● MATERIAL PROVIDED:
---

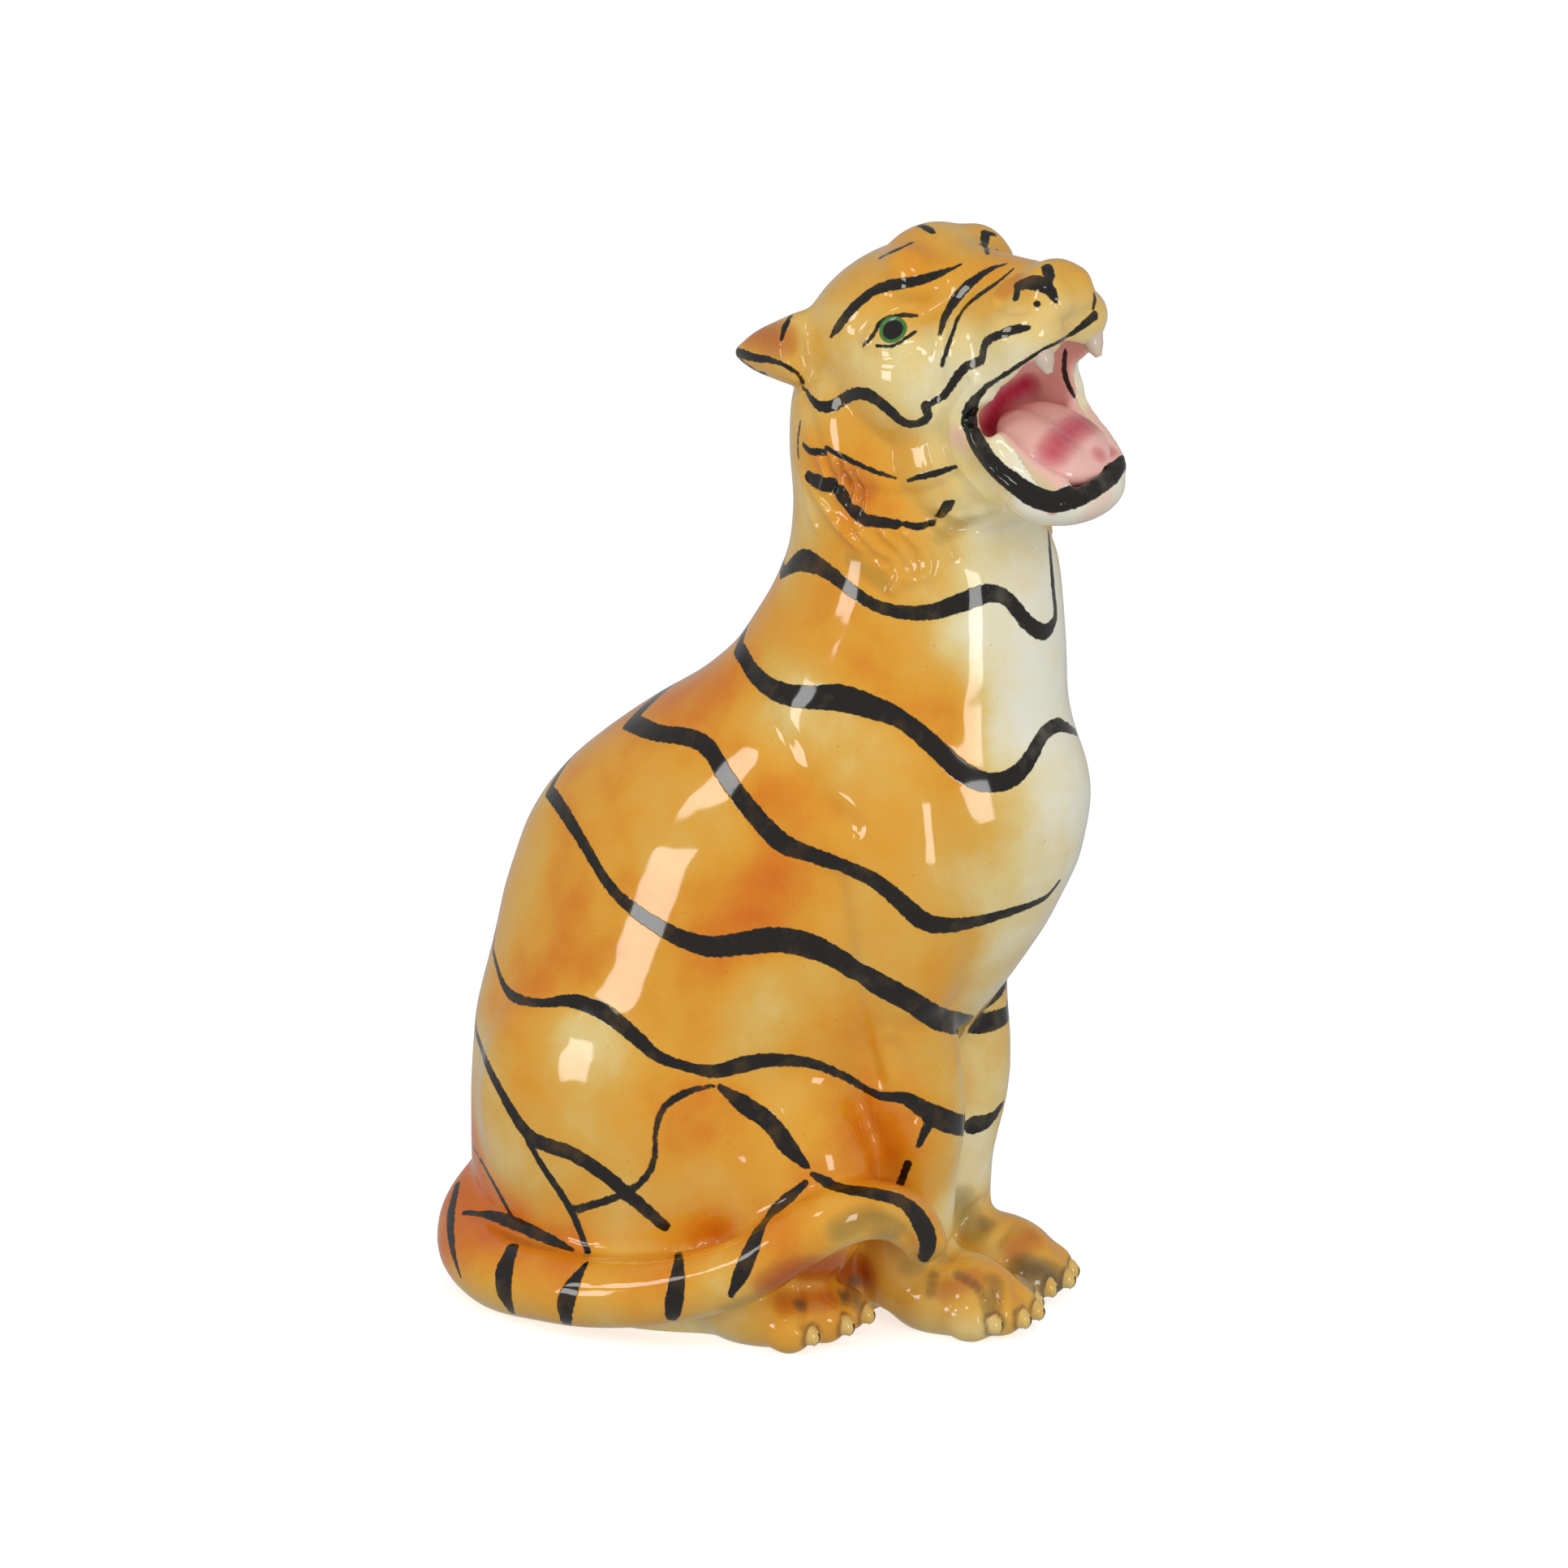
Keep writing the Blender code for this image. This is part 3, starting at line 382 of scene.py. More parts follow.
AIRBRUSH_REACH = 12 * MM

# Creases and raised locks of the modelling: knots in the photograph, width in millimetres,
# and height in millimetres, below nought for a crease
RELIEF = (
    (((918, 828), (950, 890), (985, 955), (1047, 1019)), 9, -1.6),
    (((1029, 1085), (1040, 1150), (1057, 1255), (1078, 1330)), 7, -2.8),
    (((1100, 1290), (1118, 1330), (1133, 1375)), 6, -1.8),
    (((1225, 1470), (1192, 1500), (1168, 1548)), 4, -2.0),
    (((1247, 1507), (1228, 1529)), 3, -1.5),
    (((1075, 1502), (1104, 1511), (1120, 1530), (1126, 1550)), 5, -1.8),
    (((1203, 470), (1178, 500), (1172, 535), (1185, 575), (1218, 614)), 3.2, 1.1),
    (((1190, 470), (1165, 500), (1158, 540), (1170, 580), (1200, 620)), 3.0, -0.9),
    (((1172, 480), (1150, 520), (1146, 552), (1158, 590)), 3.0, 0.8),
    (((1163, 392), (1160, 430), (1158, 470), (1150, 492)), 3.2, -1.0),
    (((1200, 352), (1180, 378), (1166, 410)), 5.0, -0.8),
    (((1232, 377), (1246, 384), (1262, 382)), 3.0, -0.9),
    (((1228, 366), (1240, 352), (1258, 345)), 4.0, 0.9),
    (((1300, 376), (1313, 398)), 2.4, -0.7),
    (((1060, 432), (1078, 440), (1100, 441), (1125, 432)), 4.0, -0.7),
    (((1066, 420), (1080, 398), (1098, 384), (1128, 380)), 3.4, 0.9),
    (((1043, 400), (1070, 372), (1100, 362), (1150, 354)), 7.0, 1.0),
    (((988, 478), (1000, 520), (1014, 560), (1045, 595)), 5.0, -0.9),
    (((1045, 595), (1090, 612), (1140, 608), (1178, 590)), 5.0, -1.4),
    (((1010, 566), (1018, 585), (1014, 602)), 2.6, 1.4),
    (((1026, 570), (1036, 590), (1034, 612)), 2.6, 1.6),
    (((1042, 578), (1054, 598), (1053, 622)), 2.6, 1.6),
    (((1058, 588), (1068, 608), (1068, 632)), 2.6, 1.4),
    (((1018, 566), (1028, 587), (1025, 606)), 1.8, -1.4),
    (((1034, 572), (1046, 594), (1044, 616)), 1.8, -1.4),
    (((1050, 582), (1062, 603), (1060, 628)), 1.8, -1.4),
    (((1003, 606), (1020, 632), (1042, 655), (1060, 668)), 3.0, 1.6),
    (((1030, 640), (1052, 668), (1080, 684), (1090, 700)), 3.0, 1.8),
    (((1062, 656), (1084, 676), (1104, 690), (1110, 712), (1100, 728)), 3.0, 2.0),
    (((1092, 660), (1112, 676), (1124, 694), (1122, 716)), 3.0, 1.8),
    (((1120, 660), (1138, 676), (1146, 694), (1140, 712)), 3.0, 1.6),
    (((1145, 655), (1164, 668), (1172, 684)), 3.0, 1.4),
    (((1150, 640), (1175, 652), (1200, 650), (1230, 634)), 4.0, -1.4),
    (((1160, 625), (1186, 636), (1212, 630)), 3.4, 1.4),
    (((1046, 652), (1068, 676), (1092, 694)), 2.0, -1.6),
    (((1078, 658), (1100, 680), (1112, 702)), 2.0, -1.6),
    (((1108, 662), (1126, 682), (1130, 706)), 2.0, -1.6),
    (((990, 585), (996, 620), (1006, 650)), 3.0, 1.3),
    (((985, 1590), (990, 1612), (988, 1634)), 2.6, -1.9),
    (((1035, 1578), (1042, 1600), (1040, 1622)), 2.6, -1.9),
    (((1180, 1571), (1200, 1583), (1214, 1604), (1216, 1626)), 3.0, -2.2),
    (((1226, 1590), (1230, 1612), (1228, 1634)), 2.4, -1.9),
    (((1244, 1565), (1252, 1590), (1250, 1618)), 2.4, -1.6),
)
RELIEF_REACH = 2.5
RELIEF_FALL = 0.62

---

● PROBLEM DESCRIPTION: Only the lines from the opening of the material through the line with "AIRBRUSH_REACH = 12 * MM" should be echoed, exactly as written.

● ANSWER TO THIS TASK:
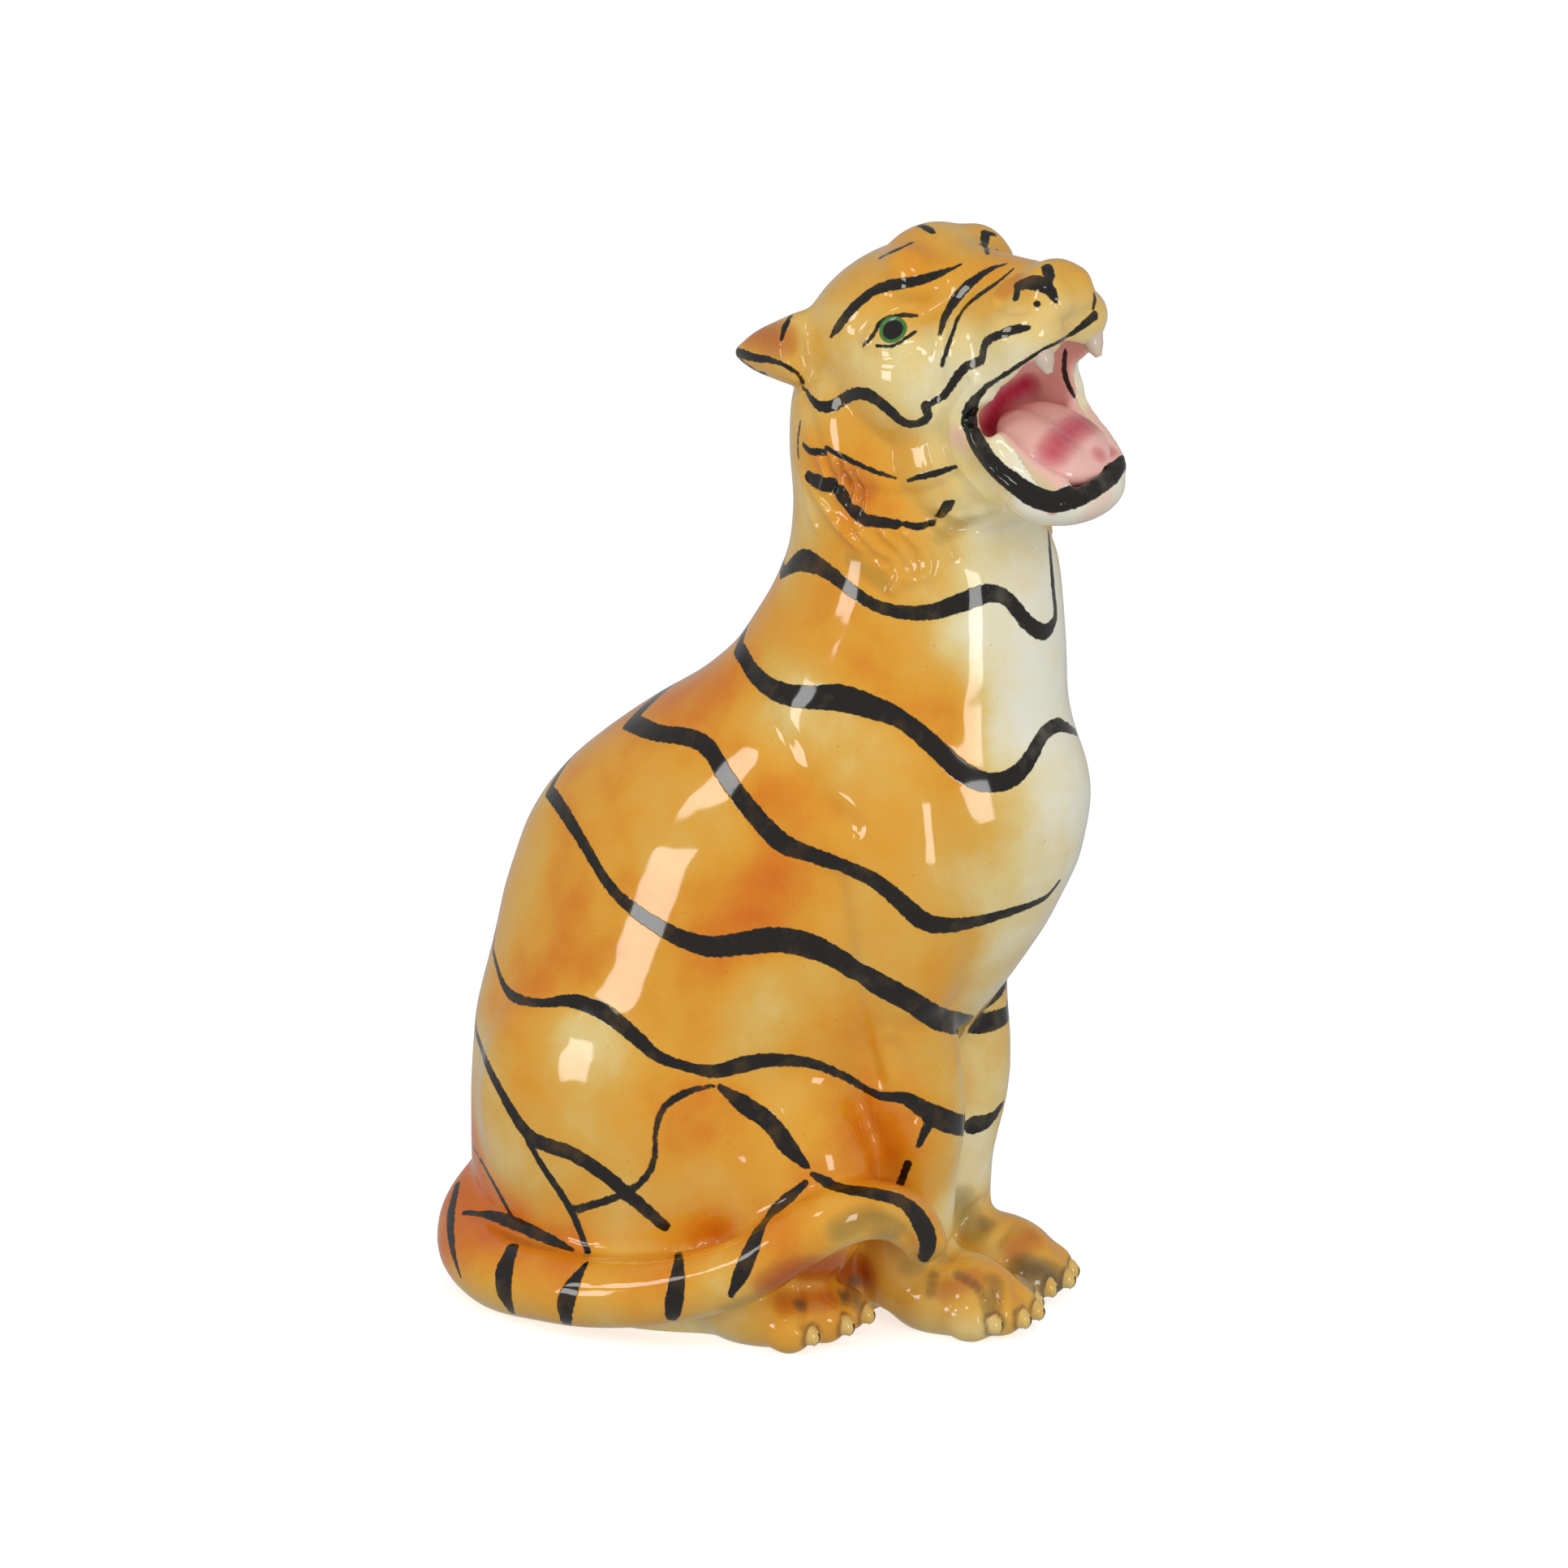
Keep writing the Blender code for this image. This is part 3, starting at line 382 of scene.py. More parts follow.
AIRBRUSH_REACH = 12 * MM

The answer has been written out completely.